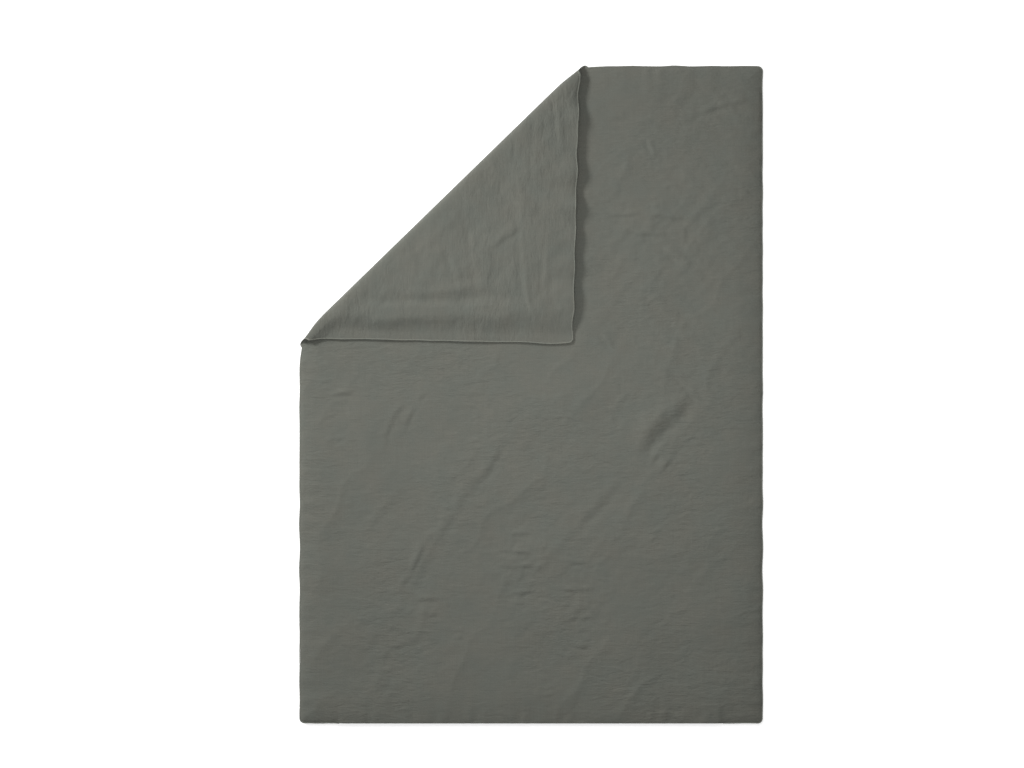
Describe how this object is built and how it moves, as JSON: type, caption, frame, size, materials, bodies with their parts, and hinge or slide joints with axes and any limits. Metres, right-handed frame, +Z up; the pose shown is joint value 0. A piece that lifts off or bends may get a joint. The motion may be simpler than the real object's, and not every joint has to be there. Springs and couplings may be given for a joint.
{
  "type": "duvet",
  "caption": "Quilted duvet in a plain zipped linen cover, lying flat with one head corner folded back over its face.",
  "frame": {"origin": "middle of the footprint, on the surface that the duvet lies on", "axes": "+Y to the head end, +X to the duvet's right as seen from above, +Z up out of its face"},
  "size_m": [1.55, 2.2, 0.065],
  "materials": {
    "cover_linen": "matte",
    "insert_cotton": "matte",
    "fill": "matte",
    "label_tape": "satin",
    "zip_tape": "matte",
    "zip_coil": "satin",
    "zip_metal": "satin"
  },
  "bodies": {
    "duvet": {"cover_top_panel": "cover_linen", "cover_bottom_panel": "cover_linen", "cover_seam_allowance": "cover_linen", "cover_corner_ties": "cover_linen", "care_label": "label_tape", "cover_foot_hem_top": "cover_linen", "cover_foot_hem_bottom": "cover_linen", "zip_tape_top": "zip_tape", "zip_tape_bottom": "zip_tape", "zip_coil_top": "zip_coil", "zip_coil_bottom": "zip_coil", "zip_bottom_stop": "zip_metal", "zip_top_stops": "zip_metal", "insert_top_shell": "insert_cotton", "insert_bottom_shell": "insert_cotton", "insert_baffles_long": "insert_cotton", "insert_baffles_cross": "insert_cotton", "insert_fill_row_1": "fill", "insert_fill_row_2": "fill", "insert_fill_row_3": "fill", "insert_fill_row_4": "fill", "insert_fill_row_5": "fill", "insert_fill_row_6": "fill", "insert_edge_piping": "insert_cotton", "insert_corner_loops": "insert_cotton"},
    "corner": {"corner_cover_top_panel": "cover_linen", "corner_cover_bottom_panel": "cover_linen", "corner_seam_allowance": "cover_linen", "corner_tie": "cover_linen", "corner_insert_top_shell": "insert_cotton", "corner_insert_bottom_shell": "insert_cotton", "corner_baffles": "insert_cotton", "corner_fill": "fill", "corner_edge_piping": "insert_cotton", "corner_loop": "insert_cotton"},
    "zip_slider": {"zip_slider_body": "zip_metal"},
    "zip_pull": {"zip_pull_tab": "zip_metal"}
  },
  "joints": [
    {"name": "corner_fold", "type": "hinge", "parent": "duvet", "child": "corner", "pos_m": [-0.307, 0.645, 0.0325], "axis": [-0.717, -0.6971, 0], "range_deg": [0, 179.9]},
    {"name": "zip_travel", "type": "slide", "parent": "duvet", "child": "zip_slider", "axis": [-1, 0, 0], "range_m": [0, 1.2195], "deforming": ["zip_coil_top", "zip_coil_bottom"]},
    {"name": "pull_swing", "type": "hinge", "parent": "zip_slider", "child": "zip_pull", "pos_m": [0.61, -1.097, 0.016], "axis": [0, 0, 1], "range_deg": [0, 180]}
  ]
}
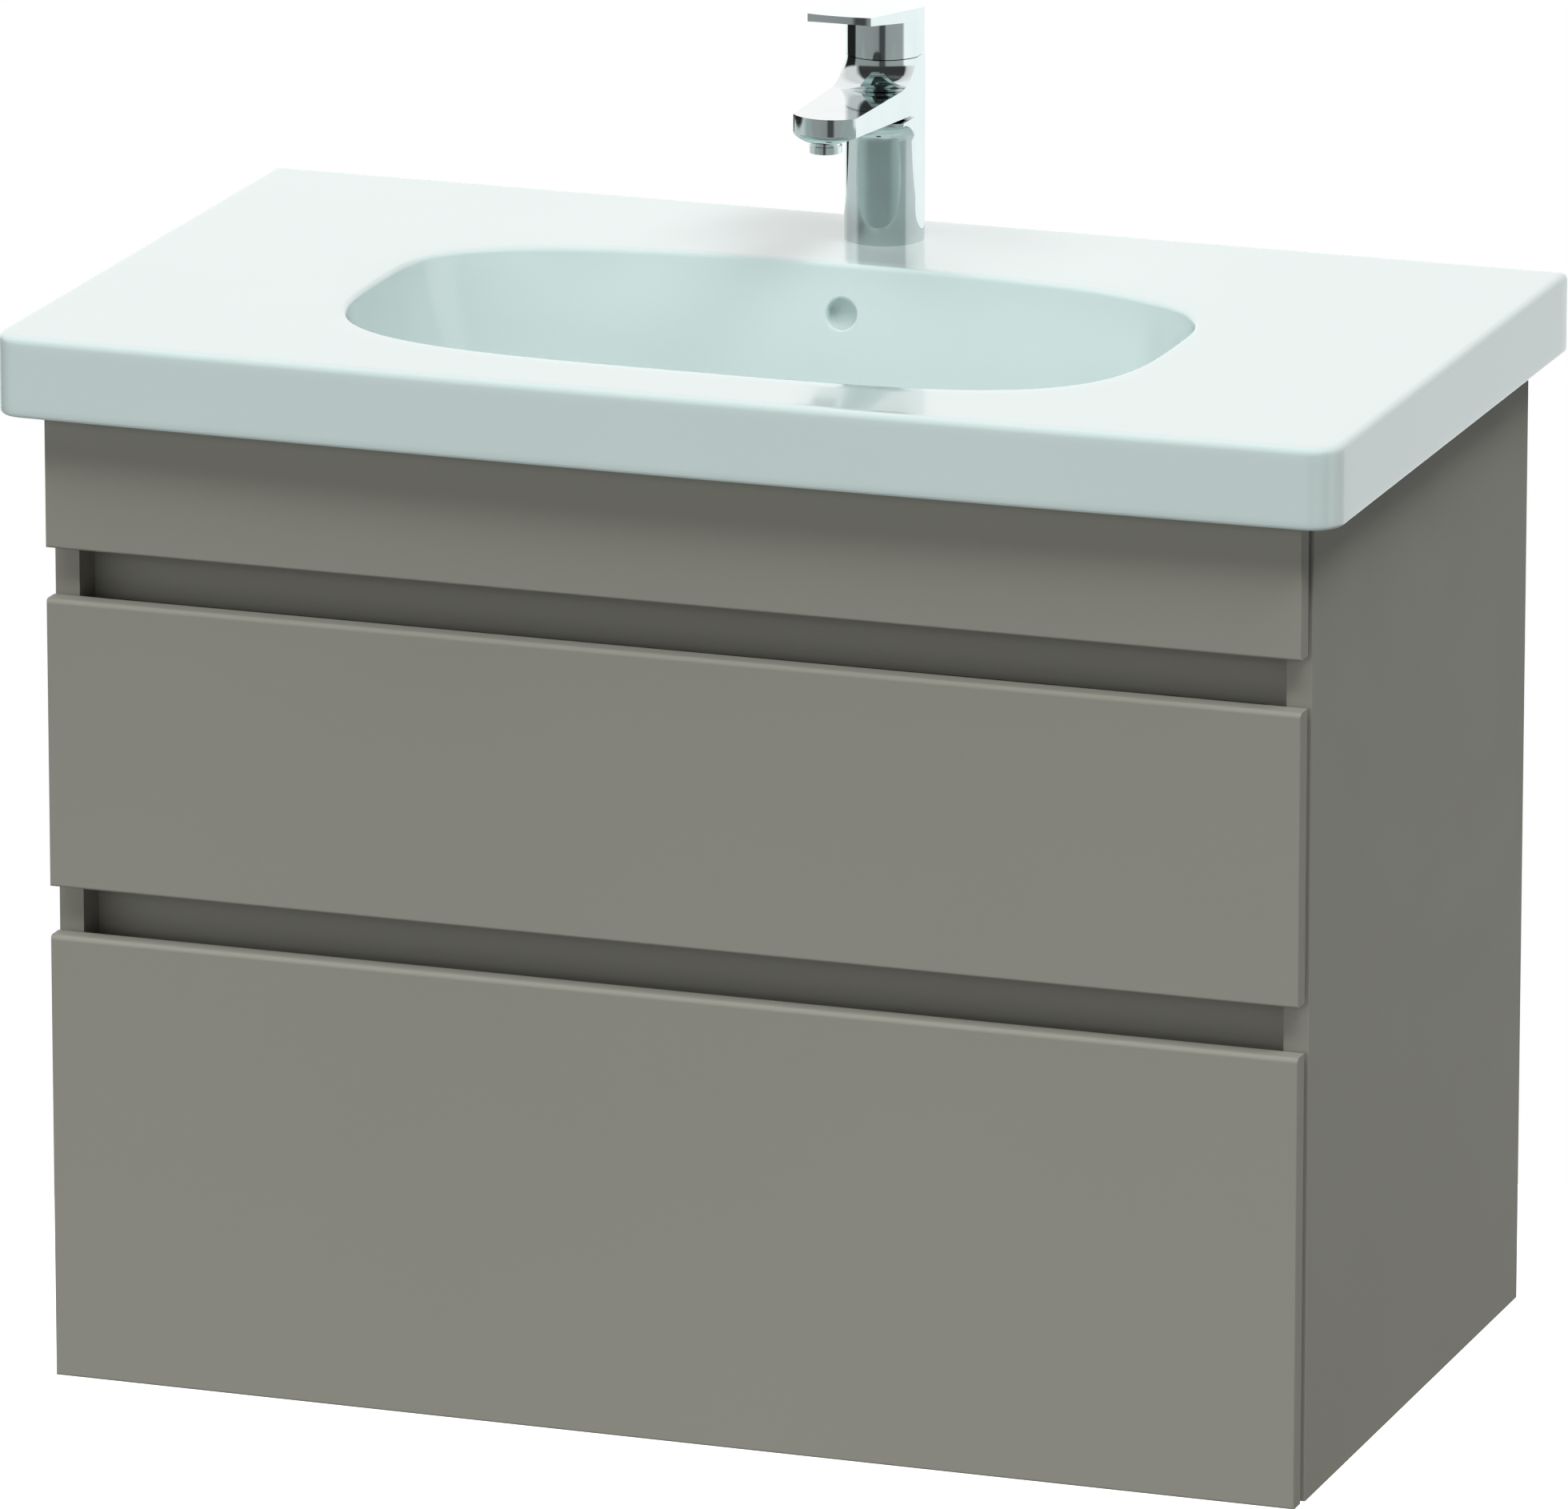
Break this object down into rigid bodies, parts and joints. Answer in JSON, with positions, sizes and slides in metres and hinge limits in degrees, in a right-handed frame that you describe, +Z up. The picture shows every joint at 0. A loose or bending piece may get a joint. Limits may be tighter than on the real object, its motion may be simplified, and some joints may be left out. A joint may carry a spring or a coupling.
{
  "type": "bathroom vanity unit",
  "caption": "Wall-hung bathroom vanity with drawers under a wide ceramic washbasin, single-lever tap, push-open waste and bottle trap.",
  "frame": {"origin": "on the wall plane, on the centre line, level with the underside of the carcass", "axes": "+X to the user's right, +Y into the wall, +Z up; the fronts face -Y"},
  "size_m": [0.85, 0.5199, 0.8185],
  "materials": {
    "lacquer": "matte",
    "drawer_board": "matte",
    "beech": "matte",
    "clear_rubber": "satin",
    "dark_plastic": "matte",
    "glazed_ceramic": "gloss",
    "black_rubber": "matte",
    "brass": "satin",
    "copper": "satin",
    "chrome": "polished",
    "steel": "satin"
  },
  "bodies": {
    "cabinet": {"side_panel_left": "lacquer", "side_panel_right": "lacquer", "bottom_panel": "lacquer", "back_rail_upper": "lacquer", "back_rail_lower": "lacquer", "grip_rail_upper": "lacquer", "grip_rail_middle": "lacquer", "apron_panel": "lacquer", "apron_brackets": "steel", "hanger_left": "steel", "hanger_right": "steel", "wall_plates": "steel", "carcass_dowels": "beech", "cam_locks": "steel", "upper_runner_fixed_left": "steel", "upper_runner_fixed_right": "steel", "lower_runner_fixed_left": "steel", "lower_runner_fixed_right": "steel", "runner_dampers": "dark_plastic", "washbasin": "glazed_ceramic", "tap_body": "chrome", "tap_aerator": "chrome", "tap_cartridge": "dark_plastic", "tap_cartridge_nut": "brass", "tap_stud": "steel", "tap_clamp_washer": "steel", "tap_stud_nut": "steel", "tap_inlets": "copper", "waste_body": "chrome", "waste_seals": "black_rubber", "waste_nut": "chrome", "trap_tube": "chrome", "trap_cup": "chrome", "trap_nuts": "chrome", "trap_outlet": "chrome"},
    "upper_drawer": {"upper_front": "lacquer", "upper_side_left": "drawer_board", "upper_side_right": "drawer_board", "upper_base": "drawer_board", "upper_back_boards": "drawer_board", "upper_trap_walls": "drawer_board", "upper_runner_drawer_left": "steel", "upper_runner_drawer_right": "steel", "upper_bumpers": "clear_rubber"},
    "upper_runner_middles": {"upper_runner_middle_left": "steel", "upper_runner_middle_right": "steel"},
    "lower_drawer": {"lower_front": "lacquer", "lower_side_left": "drawer_board", "lower_side_right": "drawer_board", "lower_base": "drawer_board", "lower_back": "drawer_board", "lower_runner_drawer_left": "steel", "lower_runner_drawer_right": "steel", "lower_bumpers": "clear_rubber"},
    "lower_runner_middles": {"lower_runner_middle_left": "steel", "lower_runner_middle_right": "steel"},
    "tap_rotor_set": {"tap_rotor": "dark_plastic", "tap_lever_pin": "steel"},
    "tap_lever_set": {"tap_lever": "chrome"},
    "waste_plug_set": {"waste_plug": "chrome"}
  },
  "joints": [
    {"name": "upper_drawer_slide", "type": "slide", "parent": "cabinet", "child": "upper_drawer", "axis": [0, -1, 0], "range_m": [0, 0.38]},
    {"name": "upper_runner_slide", "type": "slide", "parent": "cabinet", "child": "upper_runner_middles", "axis": [0, -1, 0], "range_m": [0, 0.19]},
    {"name": "lower_drawer_slide", "type": "slide", "parent": "cabinet", "child": "lower_drawer", "axis": [0, -1, 0], "range_m": [0, 0.38]},
    {"name": "lower_runner_slide", "type": "slide", "parent": "cabinet", "child": "lower_runner_middles", "axis": [0, -1, 0], "range_m": [0, 0.19]},
    {"name": "tap_swivel", "type": "hinge", "parent": "cabinet", "child": "tap_rotor_set", "pos_m": [0, -0.054, 0.778], "axis": [0, 0, 1], "range_deg": [-45, 45]},
    {"name": "tap_tilt", "type": "hinge", "parent": "tap_rotor_set", "child": "tap_lever_set", "pos_m": [0, -0.048, 0.788], "axis": [-1, 0, 0], "range_deg": [0, 18]},
    {"name": "waste_plug_slide", "type": "slide", "parent": "cabinet", "child": "waste_plug_set", "axis": [0, 0, 1], "range_m": [0, 0.008]}
  ],
  "couplings": [
    {"joint": "upper_runner_slide", "follows": "upper_drawer_slide", "ratio": 0.5},
    {"joint": "lower_runner_slide", "follows": "lower_drawer_slide", "ratio": 0.5}
  ]
}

* [WRITTEN TASK] Reproduce all the data word for word.

* [RESULT]
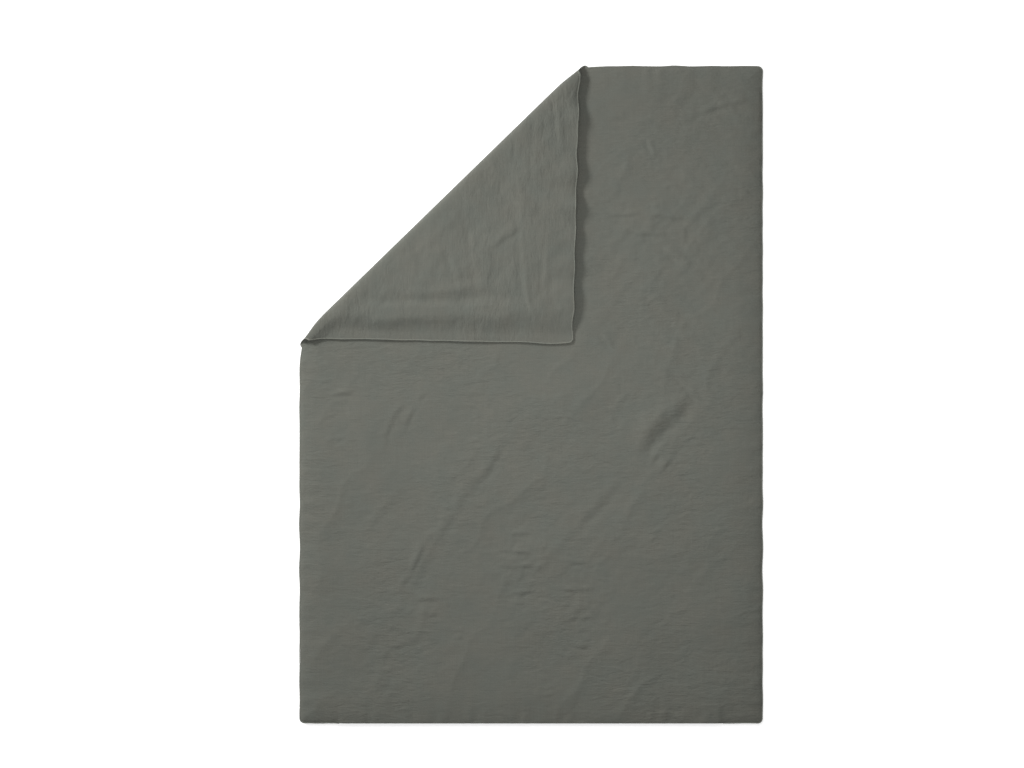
Describe how this object is built and how it moves, as JSON: type, caption, frame, size, materials, bodies with their parts, and hinge or slide joints with axes and any limits. Metres, right-handed frame, +Z up; the pose shown is joint value 0. A piece that lifts off or bends may get a joint. The motion may be simpler than the real object's, and not every joint has to be there. Springs and couplings may be given for a joint.
{
  "type": "duvet",
  "caption": "Quilted duvet in a plain zipped linen cover, lying flat with one head corner folded back over its face.",
  "frame": {"origin": "middle of the footprint, on the surface that the duvet lies on", "axes": "+Y to the head end, +X to the duvet's right as seen from above, +Z up out of its face"},
  "size_m": [1.55, 2.2, 0.065],
  "materials": {
    "cover_linen": "matte",
    "insert_cotton": "matte",
    "fill": "matte",
    "label_tape": "satin",
    "zip_tape": "matte",
    "zip_coil": "satin",
    "zip_metal": "satin"
  },
  "bodies": {
    "duvet": {"cover_top_panel": "cover_linen", "cover_bottom_panel": "cover_linen", "cover_seam_allowance": "cover_linen", "cover_corner_ties": "cover_linen", "care_label": "label_tape", "cover_foot_hem_top": "cover_linen", "cover_foot_hem_bottom": "cover_linen", "zip_tape_top": "zip_tape", "zip_tape_bottom": "zip_tape", "zip_coil_top": "zip_coil", "zip_coil_bottom": "zip_coil", "zip_bottom_stop": "zip_metal", "zip_top_stops": "zip_metal", "insert_top_shell": "insert_cotton", "insert_bottom_shell": "insert_cotton", "insert_baffles_long": "insert_cotton", "insert_baffles_cross": "insert_cotton", "insert_fill_row_1": "fill", "insert_fill_row_2": "fill", "insert_fill_row_3": "fill", "insert_fill_row_4": "fill", "insert_fill_row_5": "fill", "insert_fill_row_6": "fill", "insert_edge_piping": "insert_cotton", "insert_corner_loops": "insert_cotton"},
    "corner": {"corner_cover_top_panel": "cover_linen", "corner_cover_bottom_panel": "cover_linen", "corner_seam_allowance": "cover_linen", "corner_tie": "cover_linen", "corner_insert_top_shell": "insert_cotton", "corner_insert_bottom_shell": "insert_cotton", "corner_baffles": "insert_cotton", "corner_fill": "fill", "corner_edge_piping": "insert_cotton", "corner_loop": "insert_cotton"},
    "zip_slider": {"zip_slider_body": "zip_metal"},
    "zip_pull": {"zip_pull_tab": "zip_metal"}
  },
  "joints": [
    {"name": "corner_fold", "type": "hinge", "parent": "duvet", "child": "corner", "pos_m": [-0.307, 0.645, 0.0325], "axis": [-0.717, -0.6971, 0], "range_deg": [0, 179.9]},
    {"name": "zip_travel", "type": "slide", "parent": "duvet", "child": "zip_slider", "axis": [-1, 0, 0], "range_m": [0, 1.2195], "deforming": ["zip_coil_top", "zip_coil_bottom"]},
    {"name": "pull_swing", "type": "hinge", "parent": "zip_slider", "child": "zip_pull", "pos_m": [0.61, -1.097, 0.016], "axis": [0, 0, 1], "range_deg": [0, 180]}
  ]
}
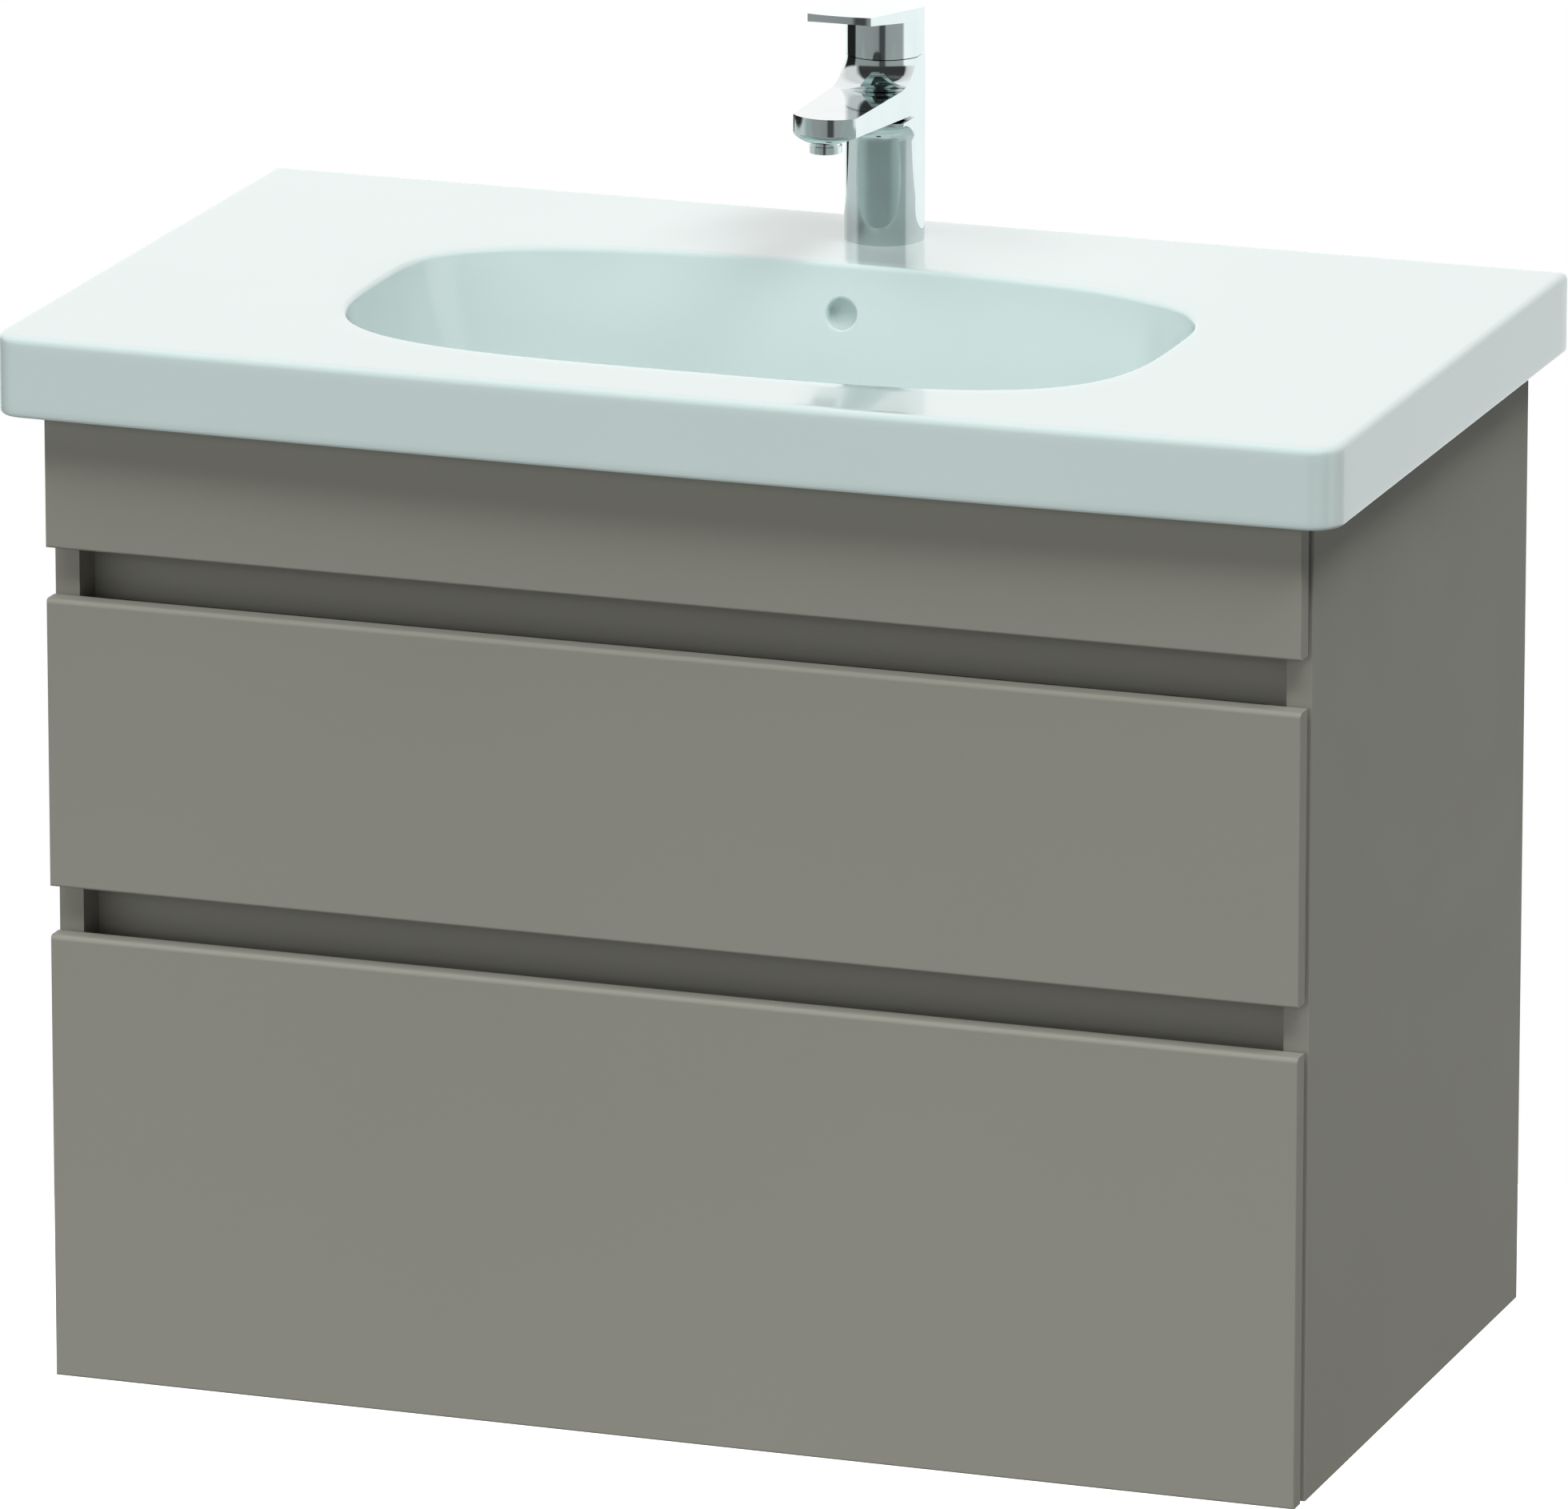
Break this object down into rigid bodies, parts and joints. Answer in JSON, with positions, sizes and slides in metres and hinge limits in degrees, in a right-handed frame that you describe, +Z up. The picture shows every joint at 0. A loose or bending piece may get a joint. Limits may be tighter than on the real object, its motion may be simplified, and some joints may be left out. A joint may carry a spring or a coupling.
{
  "type": "bathroom vanity unit",
  "caption": "Wall-hung bathroom vanity with drawers under a wide ceramic washbasin, single-lever tap, push-open waste and bottle trap.",
  "frame": {"origin": "on the wall plane, on the centre line, level with the underside of the carcass", "axes": "+X to the user's right, +Y into the wall, +Z up; the fronts face -Y"},
  "size_m": [0.85, 0.5199, 0.8185],
  "materials": {
    "lacquer": "matte",
    "drawer_board": "matte",
    "beech": "matte",
    "clear_rubber": "satin",
    "dark_plastic": "matte",
    "glazed_ceramic": "gloss",
    "black_rubber": "matte",
    "brass": "satin",
    "copper": "satin",
    "chrome": "polished",
    "steel": "satin"
  },
  "bodies": {
    "cabinet": {"side_panel_left": "lacquer", "side_panel_right": "lacquer", "bottom_panel": "lacquer", "back_rail_upper": "lacquer", "back_rail_lower": "lacquer", "grip_rail_upper": "lacquer", "grip_rail_middle": "lacquer", "apron_panel": "lacquer", "apron_brackets": "steel", "hanger_left": "steel", "hanger_right": "steel", "wall_plates": "steel", "carcass_dowels": "beech", "cam_locks": "steel", "upper_runner_fixed_left": "steel", "upper_runner_fixed_right": "steel", "lower_runner_fixed_left": "steel", "lower_runner_fixed_right": "steel", "runner_dampers": "dark_plastic", "washbasin": "glazed_ceramic", "tap_body": "chrome", "tap_aerator": "chrome", "tap_cartridge": "dark_plastic", "tap_cartridge_nut": "brass", "tap_stud": "steel", "tap_clamp_washer": "steel", "tap_stud_nut": "steel", "tap_inlets": "copper", "waste_body": "chrome", "waste_seals": "black_rubber", "waste_nut": "chrome", "trap_tube": "chrome", "trap_cup": "chrome", "trap_nuts": "chrome", "trap_outlet": "chrome"},
    "upper_drawer": {"upper_front": "lacquer", "upper_side_left": "drawer_board", "upper_side_right": "drawer_board", "upper_base": "drawer_board", "upper_back_boards": "drawer_board", "upper_trap_walls": "drawer_board", "upper_runner_drawer_left": "steel", "upper_runner_drawer_right": "steel", "upper_bumpers": "clear_rubber"},
    "upper_runner_middles": {"upper_runner_middle_left": "steel", "upper_runner_middle_right": "steel"},
    "lower_drawer": {"lower_front": "lacquer", "lower_side_left": "drawer_board", "lower_side_right": "drawer_board", "lower_base": "drawer_board", "lower_back": "drawer_board", "lower_runner_drawer_left": "steel", "lower_runner_drawer_right": "steel", "lower_bumpers": "clear_rubber"},
    "lower_runner_middles": {"lower_runner_middle_left": "steel", "lower_runner_middle_right": "steel"},
    "tap_rotor_set": {"tap_rotor": "dark_plastic", "tap_lever_pin": "steel"},
    "tap_lever_set": {"tap_lever": "chrome"},
    "waste_plug_set": {"waste_plug": "chrome"}
  },
  "joints": [
    {"name": "upper_drawer_slide", "type": "slide", "parent": "cabinet", "child": "upper_drawer", "axis": [0, -1, 0], "range_m": [0, 0.38]},
    {"name": "upper_runner_slide", "type": "slide", "parent": "cabinet", "child": "upper_runner_middles", "axis": [0, -1, 0], "range_m": [0, 0.19]},
    {"name": "lower_drawer_slide", "type": "slide", "parent": "cabinet", "child": "lower_drawer", "axis": [0, -1, 0], "range_m": [0, 0.38]},
    {"name": "lower_runner_slide", "type": "slide", "parent": "cabinet", "child": "lower_runner_middles", "axis": [0, -1, 0], "range_m": [0, 0.19]},
    {"name": "tap_swivel", "type": "hinge", "parent": "cabinet", "child": "tap_rotor_set", "pos_m": [0, -0.054, 0.778], "axis": [0, 0, 1], "range_deg": [-45, 45]},
    {"name": "tap_tilt", "type": "hinge", "parent": "tap_rotor_set", "child": "tap_lever_set", "pos_m": [0, -0.048, 0.788], "axis": [-1, 0, 0], "range_deg": [0, 18]},
    {"name": "waste_plug_slide", "type": "slide", "parent": "cabinet", "child": "waste_plug_set", "axis": [0, 0, 1], "range_m": [0, 0.008]}
  ],
  "couplings": [
    {"joint": "upper_runner_slide", "follows": "upper_drawer_slide", "ratio": 0.5},
    {"joint": "lower_runner_slide", "follows": "lower_drawer_slide", "ratio": 0.5}
  ]
}